Exercise aim: In the entries that follow, the first line to write out is the one containing "const holder = new THREE.Group();", and the last is the one containing "bpy.context.scene.collection.objects.link(empty)". Reproduce that stretch exactly, with nothing before or after it.

Dataset records:
--- Begin ---

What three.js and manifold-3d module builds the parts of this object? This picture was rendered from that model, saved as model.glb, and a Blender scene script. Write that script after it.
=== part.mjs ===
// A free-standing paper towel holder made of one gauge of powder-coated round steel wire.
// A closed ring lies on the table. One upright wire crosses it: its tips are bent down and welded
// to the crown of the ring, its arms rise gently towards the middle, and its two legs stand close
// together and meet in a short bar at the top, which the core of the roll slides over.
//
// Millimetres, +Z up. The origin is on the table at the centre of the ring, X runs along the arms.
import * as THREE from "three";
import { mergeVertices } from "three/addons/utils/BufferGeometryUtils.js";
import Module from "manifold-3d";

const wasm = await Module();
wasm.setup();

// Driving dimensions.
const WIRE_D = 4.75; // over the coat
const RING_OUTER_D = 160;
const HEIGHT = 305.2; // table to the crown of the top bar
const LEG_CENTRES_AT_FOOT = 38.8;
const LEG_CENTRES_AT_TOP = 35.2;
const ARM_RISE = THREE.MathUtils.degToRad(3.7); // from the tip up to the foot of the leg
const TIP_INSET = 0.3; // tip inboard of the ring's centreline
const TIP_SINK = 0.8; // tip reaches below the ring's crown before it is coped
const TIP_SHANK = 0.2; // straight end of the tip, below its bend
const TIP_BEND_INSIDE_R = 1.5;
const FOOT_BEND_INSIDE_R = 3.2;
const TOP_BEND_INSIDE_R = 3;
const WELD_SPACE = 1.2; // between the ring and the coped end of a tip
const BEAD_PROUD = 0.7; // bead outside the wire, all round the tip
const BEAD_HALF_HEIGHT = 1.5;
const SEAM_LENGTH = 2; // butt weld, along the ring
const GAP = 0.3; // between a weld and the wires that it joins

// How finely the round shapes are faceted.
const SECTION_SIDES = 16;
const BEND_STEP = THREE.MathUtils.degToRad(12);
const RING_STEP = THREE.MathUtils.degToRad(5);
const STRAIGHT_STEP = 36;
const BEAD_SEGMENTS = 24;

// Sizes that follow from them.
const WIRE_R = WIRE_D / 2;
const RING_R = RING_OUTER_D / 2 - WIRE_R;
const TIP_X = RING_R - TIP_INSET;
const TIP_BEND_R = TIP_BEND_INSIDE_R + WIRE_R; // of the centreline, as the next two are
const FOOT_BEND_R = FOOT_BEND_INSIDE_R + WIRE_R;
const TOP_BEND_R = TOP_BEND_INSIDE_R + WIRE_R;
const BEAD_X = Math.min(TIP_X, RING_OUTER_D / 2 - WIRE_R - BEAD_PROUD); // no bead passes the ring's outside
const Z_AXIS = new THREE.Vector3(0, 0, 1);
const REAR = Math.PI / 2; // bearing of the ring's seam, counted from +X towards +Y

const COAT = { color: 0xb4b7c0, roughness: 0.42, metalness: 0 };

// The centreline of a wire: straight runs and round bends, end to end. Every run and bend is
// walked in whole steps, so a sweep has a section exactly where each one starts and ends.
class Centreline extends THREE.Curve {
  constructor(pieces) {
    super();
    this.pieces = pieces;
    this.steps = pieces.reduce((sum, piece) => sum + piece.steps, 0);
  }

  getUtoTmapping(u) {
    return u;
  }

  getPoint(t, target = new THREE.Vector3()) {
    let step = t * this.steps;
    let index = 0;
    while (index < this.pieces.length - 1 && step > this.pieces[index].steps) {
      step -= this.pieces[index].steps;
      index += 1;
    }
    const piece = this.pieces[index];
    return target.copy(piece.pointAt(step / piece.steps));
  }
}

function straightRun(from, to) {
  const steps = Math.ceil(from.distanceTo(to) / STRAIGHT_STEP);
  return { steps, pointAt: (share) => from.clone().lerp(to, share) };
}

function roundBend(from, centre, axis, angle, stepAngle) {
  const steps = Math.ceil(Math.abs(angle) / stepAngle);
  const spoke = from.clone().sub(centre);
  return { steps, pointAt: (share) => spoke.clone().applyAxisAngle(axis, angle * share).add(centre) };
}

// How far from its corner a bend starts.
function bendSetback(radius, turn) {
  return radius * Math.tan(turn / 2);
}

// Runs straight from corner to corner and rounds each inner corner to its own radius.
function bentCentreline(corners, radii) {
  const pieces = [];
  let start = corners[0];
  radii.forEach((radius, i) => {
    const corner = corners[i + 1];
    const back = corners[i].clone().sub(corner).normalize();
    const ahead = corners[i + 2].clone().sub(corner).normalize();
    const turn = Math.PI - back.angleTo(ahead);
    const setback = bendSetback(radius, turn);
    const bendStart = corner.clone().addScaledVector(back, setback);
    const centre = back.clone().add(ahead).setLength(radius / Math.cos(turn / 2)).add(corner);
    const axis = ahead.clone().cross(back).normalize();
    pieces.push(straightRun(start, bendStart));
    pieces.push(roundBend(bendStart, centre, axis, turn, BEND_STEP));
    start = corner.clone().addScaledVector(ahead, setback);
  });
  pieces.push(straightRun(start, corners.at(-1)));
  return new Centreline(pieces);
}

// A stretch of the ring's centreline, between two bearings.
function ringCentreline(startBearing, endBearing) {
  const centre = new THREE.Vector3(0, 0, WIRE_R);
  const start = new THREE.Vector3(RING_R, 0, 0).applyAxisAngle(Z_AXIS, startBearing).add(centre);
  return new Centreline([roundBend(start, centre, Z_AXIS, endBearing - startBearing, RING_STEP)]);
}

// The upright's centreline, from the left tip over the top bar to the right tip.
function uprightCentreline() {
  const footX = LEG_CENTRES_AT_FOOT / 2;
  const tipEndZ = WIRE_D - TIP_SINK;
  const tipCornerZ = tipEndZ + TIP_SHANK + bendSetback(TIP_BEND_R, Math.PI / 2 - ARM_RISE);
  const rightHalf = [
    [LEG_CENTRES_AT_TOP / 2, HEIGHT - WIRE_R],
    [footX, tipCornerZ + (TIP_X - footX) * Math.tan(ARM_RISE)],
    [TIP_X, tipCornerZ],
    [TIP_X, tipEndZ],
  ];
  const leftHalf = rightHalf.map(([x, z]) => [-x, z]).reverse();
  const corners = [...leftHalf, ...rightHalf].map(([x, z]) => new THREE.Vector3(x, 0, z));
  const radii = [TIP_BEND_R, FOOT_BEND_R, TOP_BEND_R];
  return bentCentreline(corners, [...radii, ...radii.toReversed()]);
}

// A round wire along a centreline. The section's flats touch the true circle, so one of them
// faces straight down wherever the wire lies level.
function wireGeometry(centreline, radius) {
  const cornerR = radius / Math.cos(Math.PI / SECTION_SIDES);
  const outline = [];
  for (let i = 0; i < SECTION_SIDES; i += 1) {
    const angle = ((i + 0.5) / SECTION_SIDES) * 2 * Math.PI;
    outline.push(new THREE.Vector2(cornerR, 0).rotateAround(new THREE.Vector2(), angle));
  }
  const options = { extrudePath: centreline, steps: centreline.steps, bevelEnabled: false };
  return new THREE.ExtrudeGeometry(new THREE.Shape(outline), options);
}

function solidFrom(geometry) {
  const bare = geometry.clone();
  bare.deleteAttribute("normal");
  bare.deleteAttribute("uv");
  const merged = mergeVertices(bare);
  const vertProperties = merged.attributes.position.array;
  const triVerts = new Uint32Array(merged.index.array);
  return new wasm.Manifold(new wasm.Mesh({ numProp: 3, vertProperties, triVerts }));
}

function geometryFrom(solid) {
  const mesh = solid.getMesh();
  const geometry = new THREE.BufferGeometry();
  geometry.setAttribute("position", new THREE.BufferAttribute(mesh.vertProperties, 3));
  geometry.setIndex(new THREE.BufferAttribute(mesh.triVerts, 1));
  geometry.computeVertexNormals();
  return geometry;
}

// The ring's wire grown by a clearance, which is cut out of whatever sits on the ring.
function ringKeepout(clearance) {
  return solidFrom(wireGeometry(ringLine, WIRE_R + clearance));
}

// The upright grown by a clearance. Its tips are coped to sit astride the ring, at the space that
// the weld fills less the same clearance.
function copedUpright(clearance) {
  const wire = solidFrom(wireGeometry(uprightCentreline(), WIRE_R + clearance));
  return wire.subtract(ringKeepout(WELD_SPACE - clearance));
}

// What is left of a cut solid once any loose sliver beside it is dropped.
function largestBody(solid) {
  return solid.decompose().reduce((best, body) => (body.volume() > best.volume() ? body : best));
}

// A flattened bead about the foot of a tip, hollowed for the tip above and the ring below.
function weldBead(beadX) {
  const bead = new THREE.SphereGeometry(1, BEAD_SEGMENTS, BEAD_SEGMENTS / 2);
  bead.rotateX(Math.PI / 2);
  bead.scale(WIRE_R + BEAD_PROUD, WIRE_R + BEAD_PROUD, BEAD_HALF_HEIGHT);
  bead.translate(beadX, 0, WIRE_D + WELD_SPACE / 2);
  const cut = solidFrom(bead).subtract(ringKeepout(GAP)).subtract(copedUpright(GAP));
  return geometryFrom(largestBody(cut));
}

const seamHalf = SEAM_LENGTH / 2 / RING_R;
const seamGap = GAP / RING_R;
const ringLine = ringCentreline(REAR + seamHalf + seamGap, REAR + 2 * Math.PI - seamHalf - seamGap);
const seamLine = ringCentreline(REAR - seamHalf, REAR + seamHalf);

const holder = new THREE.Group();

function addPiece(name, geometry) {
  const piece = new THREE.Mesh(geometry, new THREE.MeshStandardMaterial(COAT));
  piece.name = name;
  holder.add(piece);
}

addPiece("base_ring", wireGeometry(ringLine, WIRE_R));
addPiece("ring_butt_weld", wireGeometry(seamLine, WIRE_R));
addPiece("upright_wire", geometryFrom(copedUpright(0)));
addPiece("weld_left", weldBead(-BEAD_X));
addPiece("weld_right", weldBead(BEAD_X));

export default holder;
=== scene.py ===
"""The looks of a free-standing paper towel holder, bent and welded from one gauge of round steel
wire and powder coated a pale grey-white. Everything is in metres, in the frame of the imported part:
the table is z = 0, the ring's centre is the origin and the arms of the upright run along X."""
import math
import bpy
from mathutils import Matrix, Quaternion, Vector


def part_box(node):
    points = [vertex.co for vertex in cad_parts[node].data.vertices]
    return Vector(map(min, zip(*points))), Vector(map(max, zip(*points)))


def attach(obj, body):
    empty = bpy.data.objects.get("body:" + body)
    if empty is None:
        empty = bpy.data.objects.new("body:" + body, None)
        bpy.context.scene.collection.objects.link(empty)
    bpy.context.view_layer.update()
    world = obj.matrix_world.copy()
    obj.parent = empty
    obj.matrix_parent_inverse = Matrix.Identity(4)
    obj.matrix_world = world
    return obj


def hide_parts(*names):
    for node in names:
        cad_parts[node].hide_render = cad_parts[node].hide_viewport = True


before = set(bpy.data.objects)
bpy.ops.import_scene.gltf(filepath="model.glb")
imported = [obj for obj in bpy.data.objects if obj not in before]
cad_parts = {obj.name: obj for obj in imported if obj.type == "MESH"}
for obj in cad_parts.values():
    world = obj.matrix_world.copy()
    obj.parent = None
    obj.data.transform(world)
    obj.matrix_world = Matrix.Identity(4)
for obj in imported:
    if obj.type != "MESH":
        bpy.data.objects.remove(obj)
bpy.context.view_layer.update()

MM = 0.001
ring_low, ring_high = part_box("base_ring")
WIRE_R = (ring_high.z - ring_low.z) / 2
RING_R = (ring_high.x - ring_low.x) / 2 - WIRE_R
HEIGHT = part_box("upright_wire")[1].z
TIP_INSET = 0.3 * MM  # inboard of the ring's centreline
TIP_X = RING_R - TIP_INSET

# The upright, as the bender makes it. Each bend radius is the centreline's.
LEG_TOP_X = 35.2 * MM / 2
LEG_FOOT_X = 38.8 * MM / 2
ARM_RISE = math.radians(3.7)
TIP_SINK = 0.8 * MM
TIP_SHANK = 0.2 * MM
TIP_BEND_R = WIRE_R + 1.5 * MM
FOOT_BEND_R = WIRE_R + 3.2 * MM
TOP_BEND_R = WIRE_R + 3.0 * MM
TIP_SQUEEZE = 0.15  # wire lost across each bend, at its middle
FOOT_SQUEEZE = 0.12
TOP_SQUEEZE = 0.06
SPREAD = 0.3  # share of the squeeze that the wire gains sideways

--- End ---
--- Begin ---

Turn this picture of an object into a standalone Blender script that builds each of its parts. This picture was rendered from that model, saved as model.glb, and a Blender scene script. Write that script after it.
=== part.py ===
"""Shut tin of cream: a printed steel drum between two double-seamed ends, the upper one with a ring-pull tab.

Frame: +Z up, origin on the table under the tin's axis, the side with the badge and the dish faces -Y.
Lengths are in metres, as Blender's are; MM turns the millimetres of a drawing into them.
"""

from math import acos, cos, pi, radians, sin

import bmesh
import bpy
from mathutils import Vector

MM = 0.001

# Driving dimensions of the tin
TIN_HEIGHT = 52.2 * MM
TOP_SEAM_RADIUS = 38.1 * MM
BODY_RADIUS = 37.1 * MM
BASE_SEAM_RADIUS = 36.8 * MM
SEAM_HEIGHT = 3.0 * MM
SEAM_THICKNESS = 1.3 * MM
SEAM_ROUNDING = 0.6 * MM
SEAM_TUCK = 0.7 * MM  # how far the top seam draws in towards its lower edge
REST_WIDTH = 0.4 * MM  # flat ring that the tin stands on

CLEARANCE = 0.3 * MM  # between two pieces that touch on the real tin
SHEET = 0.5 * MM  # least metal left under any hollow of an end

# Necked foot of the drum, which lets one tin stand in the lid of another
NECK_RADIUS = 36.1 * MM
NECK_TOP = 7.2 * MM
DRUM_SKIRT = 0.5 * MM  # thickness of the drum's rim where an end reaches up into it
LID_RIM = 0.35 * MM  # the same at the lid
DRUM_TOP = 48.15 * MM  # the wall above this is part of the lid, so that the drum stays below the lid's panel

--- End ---

Task result:
const holder = new THREE.Group();

function addPiece(name, geometry) {
  const piece = new THREE.Mesh(geometry, new THREE.MeshStandardMaterial(COAT));
  piece.name = name;
  holder.add(piece);
}

addPiece("base_ring", wireGeometry(ringLine, WIRE_R));
addPiece("ring_butt_weld", wireGeometry(seamLine, WIRE_R));
addPiece("upright_wire", geometryFrom(copedUpright(0)));
addPiece("weld_left", weldBead(-BEAD_X));
addPiece("weld_right", weldBead(BEAD_X));

export default holder;
=== scene.py ===
"""The looks of a free-standing paper towel holder, bent and welded from one gauge of round steel
wire and powder coated a pale grey-white. Everything is in metres, in the frame of the imported part:
the table is z = 0, the ring's centre is the origin and the arms of the upright run along X."""
import math
import bpy
from mathutils import Matrix, Quaternion, Vector


def part_box(node):
    points = [vertex.co for vertex in cad_parts[node].data.vertices]
    return Vector(map(min, zip(*points))), Vector(map(max, zip(*points)))


def attach(obj, body):
    empty = bpy.data.objects.get("body:" + body)
    if empty is None:
        empty = bpy.data.objects.new("body:" + body, None)
        bpy.context.scene.collection.objects.link(empty)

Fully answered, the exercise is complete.